## [BRIEF]
Your task is to quote, unchanged, only the lines from the one with "0.956)] + hold" through the one with "record = json.load(file)", both ends included.

-------- RECORDED DATA --------

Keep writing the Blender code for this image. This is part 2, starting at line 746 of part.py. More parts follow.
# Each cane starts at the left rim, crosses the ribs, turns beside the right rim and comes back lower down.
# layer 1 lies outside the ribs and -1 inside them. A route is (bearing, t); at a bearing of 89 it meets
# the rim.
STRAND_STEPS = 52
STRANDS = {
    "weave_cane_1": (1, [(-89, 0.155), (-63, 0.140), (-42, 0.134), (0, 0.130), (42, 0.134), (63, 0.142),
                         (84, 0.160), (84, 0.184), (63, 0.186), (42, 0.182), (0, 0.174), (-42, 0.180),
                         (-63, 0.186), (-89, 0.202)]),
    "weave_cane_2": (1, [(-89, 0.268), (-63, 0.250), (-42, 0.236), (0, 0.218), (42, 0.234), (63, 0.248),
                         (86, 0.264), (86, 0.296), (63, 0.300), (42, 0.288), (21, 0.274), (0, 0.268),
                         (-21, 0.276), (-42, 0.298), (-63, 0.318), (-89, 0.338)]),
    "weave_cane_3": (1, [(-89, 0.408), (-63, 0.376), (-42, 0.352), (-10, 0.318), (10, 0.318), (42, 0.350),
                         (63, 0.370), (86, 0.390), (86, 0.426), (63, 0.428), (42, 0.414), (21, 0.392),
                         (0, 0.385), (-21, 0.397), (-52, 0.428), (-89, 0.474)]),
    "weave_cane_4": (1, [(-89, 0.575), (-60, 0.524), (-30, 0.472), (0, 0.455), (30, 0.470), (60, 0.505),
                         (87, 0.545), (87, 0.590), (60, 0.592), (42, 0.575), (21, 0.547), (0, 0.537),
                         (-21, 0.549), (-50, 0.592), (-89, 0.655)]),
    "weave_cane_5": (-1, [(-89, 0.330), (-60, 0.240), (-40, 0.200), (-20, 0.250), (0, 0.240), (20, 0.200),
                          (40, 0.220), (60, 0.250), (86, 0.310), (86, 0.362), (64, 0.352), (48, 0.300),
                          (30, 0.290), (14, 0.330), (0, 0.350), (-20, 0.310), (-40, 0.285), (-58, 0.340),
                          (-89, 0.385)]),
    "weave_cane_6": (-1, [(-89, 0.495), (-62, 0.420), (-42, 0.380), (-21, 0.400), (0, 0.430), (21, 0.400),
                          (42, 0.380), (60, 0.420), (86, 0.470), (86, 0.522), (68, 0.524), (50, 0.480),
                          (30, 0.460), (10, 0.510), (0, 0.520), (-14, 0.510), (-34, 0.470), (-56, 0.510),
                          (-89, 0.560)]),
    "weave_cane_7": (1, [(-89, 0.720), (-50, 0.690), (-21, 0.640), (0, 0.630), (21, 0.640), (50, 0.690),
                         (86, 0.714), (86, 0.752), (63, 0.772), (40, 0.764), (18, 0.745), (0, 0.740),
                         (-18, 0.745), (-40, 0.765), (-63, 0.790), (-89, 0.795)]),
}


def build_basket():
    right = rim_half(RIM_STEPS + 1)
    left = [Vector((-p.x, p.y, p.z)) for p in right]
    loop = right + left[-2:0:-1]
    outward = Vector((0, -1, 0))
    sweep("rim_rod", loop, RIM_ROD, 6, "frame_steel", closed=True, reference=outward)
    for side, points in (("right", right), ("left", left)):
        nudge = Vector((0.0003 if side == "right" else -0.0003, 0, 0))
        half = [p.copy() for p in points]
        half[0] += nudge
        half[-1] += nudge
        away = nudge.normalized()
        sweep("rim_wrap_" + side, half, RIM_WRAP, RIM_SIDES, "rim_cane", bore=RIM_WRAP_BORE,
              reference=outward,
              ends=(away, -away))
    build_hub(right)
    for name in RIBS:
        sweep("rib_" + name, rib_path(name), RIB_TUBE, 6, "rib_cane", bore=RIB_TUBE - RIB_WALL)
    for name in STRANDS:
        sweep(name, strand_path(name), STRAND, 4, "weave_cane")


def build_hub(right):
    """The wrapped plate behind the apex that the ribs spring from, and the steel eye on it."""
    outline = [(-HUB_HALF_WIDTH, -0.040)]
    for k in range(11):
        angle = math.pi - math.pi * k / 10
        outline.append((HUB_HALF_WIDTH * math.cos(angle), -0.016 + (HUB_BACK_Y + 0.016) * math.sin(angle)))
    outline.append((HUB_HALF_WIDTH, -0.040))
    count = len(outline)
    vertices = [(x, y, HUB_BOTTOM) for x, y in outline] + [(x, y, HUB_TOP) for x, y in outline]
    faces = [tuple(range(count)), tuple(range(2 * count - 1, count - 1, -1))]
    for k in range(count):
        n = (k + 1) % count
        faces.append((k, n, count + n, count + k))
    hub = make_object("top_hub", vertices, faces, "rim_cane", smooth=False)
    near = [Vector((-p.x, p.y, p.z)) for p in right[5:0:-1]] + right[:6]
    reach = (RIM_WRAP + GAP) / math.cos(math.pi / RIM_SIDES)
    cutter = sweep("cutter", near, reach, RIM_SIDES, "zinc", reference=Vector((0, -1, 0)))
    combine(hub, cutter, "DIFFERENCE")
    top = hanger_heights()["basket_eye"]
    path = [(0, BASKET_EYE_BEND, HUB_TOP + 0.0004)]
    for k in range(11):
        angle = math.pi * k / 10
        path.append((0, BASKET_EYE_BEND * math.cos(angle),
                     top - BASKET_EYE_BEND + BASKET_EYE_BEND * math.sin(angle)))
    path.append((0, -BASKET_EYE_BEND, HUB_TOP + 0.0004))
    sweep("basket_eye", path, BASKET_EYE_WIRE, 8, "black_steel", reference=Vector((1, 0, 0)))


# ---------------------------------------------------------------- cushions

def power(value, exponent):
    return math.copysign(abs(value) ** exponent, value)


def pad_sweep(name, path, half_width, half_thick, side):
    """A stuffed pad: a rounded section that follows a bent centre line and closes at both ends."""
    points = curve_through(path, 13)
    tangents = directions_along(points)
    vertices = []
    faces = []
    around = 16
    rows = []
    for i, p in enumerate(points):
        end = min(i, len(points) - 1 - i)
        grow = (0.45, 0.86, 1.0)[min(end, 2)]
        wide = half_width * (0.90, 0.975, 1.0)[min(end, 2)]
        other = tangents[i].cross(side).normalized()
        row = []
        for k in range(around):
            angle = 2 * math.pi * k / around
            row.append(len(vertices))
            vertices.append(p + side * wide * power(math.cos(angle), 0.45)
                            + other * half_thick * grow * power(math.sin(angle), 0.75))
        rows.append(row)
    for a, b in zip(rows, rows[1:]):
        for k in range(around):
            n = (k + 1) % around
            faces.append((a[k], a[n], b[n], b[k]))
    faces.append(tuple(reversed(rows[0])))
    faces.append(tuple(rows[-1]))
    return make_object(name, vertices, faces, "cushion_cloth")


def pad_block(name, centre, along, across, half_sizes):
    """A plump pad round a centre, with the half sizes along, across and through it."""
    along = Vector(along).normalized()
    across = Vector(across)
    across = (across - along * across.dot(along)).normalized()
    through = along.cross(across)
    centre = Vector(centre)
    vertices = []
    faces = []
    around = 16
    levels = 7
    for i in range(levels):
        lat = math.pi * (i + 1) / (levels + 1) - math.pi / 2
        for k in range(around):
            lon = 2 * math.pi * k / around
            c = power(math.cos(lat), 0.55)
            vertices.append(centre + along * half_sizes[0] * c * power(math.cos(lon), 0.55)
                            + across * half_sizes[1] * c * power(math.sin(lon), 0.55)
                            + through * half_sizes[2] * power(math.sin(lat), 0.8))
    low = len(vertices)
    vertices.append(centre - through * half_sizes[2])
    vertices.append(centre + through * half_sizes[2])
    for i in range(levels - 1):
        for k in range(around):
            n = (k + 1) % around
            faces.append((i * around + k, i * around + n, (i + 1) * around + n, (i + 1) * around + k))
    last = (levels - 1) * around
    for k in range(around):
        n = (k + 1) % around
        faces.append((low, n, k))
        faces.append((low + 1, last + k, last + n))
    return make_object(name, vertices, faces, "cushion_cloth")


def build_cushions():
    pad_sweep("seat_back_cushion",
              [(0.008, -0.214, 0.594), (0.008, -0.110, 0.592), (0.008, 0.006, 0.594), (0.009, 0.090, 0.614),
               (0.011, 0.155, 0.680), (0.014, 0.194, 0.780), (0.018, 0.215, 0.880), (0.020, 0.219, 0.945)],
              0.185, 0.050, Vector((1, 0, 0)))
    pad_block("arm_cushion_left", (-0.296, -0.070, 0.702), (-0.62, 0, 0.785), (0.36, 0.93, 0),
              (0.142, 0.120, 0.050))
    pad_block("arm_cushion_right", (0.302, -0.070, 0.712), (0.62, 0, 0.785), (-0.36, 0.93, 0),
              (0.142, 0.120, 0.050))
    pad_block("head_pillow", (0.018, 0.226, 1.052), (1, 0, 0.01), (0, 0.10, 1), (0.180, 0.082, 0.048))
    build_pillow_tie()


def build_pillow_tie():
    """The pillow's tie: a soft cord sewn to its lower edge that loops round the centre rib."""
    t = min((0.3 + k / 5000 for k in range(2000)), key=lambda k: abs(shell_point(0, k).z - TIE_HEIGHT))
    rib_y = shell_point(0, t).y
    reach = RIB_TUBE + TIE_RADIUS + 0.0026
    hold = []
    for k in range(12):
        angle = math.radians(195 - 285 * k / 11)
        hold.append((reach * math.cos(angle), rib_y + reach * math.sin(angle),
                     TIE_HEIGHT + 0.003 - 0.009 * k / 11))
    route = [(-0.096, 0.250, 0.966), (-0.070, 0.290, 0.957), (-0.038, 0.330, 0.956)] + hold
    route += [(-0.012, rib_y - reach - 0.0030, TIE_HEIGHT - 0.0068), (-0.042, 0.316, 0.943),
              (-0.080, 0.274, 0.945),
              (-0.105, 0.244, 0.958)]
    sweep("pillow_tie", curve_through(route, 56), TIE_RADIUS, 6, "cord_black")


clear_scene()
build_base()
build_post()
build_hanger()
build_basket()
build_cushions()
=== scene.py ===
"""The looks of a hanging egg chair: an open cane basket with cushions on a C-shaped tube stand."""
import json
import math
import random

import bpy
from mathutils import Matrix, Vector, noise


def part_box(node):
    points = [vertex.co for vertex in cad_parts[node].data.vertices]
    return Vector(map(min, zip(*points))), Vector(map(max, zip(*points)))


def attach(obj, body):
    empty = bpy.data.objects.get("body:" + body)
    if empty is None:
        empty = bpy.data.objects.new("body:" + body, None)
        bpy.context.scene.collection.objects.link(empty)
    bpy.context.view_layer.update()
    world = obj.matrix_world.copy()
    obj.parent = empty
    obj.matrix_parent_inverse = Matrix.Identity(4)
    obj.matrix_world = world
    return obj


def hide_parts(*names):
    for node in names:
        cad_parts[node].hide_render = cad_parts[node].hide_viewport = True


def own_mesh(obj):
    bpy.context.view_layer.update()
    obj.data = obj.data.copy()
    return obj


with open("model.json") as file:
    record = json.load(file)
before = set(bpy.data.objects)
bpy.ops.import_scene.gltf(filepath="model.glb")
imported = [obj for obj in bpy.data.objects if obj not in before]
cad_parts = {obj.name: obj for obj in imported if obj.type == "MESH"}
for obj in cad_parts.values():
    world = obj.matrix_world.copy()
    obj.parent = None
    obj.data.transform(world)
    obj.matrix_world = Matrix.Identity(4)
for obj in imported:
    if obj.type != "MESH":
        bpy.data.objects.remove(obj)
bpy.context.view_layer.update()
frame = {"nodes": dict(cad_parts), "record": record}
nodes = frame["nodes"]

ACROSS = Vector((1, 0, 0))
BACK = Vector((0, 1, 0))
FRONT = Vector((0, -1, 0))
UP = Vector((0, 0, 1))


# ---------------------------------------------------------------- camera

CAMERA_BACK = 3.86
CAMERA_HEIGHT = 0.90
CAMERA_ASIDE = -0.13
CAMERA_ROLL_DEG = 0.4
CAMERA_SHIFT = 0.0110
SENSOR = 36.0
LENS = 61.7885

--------
-------- RECORDED DATA --------

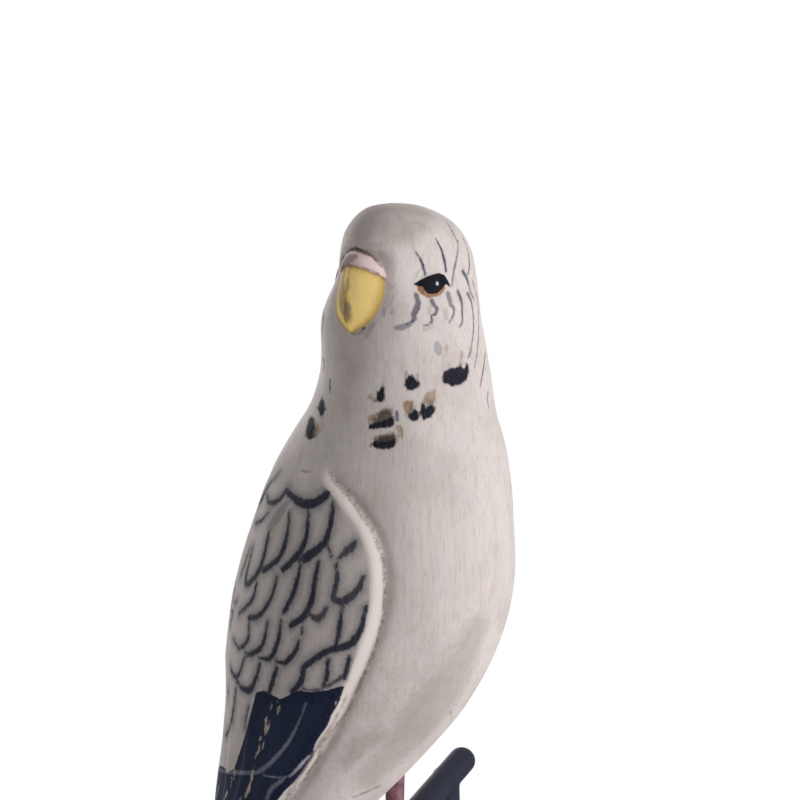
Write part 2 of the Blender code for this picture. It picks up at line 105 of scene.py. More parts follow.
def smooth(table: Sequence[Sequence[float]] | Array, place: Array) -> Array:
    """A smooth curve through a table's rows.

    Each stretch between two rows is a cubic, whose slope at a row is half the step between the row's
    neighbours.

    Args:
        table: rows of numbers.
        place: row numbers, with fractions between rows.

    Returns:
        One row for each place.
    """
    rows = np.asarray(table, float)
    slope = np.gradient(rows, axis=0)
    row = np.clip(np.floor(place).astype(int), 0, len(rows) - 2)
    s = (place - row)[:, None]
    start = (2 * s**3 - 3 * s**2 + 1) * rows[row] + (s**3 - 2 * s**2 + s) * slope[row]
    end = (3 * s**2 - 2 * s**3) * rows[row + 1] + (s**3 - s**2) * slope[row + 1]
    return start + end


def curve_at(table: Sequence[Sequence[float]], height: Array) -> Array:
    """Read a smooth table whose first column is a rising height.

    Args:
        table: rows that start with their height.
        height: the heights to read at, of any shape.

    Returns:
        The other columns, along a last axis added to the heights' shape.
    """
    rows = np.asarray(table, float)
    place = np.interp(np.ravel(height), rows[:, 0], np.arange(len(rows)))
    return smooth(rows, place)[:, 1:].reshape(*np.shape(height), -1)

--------

## [RESULT BELOW]
    route = [(-0.096, 0.250, 0.966), (-0.070, 0.290, 0.957), (-0.038, 0.330, 0.956)] + hold
    route += [(-0.012, rib_y - reach - 0.0030, TIE_HEIGHT - 0.0068), (-0.042, 0.316, 0.943),
              (-0.080, 0.274, 0.945),
              (-0.105, 0.244, 0.958)]
    sweep("pillow_tie", curve_through(route, 56), TIE_RADIUS, 6, "cord_black")


clear_scene()
build_base()
build_post()
build_hanger()
build_basket()
build_cushions()
=== scene.py ===
"""The looks of a hanging egg chair: an open cane basket with cushions on a C-shaped tube stand."""
import json
import math
import random

import bpy
from mathutils import Matrix, Vector, noise


def part_box(node):
    points = [vertex.co for vertex in cad_parts[node].data.vertices]
    return Vector(map(min, zip(*points))), Vector(map(max, zip(*points)))


def attach(obj, body):
    empty = bpy.data.objects.get("body:" + body)
    if empty is None:
        empty = bpy.data.objects.new("body:" + body, None)
        bpy.context.scene.collection.objects.link(empty)
    bpy.context.view_layer.update()
    world = obj.matrix_world.copy()
    obj.parent = empty
    obj.matrix_parent_inverse = Matrix.Identity(4)
    obj.matrix_world = world
    return obj


def hide_parts(*names):
    for node in names:
        cad_parts[node].hide_render = cad_parts[node].hide_viewport = True


def own_mesh(obj):
    bpy.context.view_layer.update()
    obj.data = obj.data.copy()
    return obj


with open("model.json") as file:
    record = json.load(file)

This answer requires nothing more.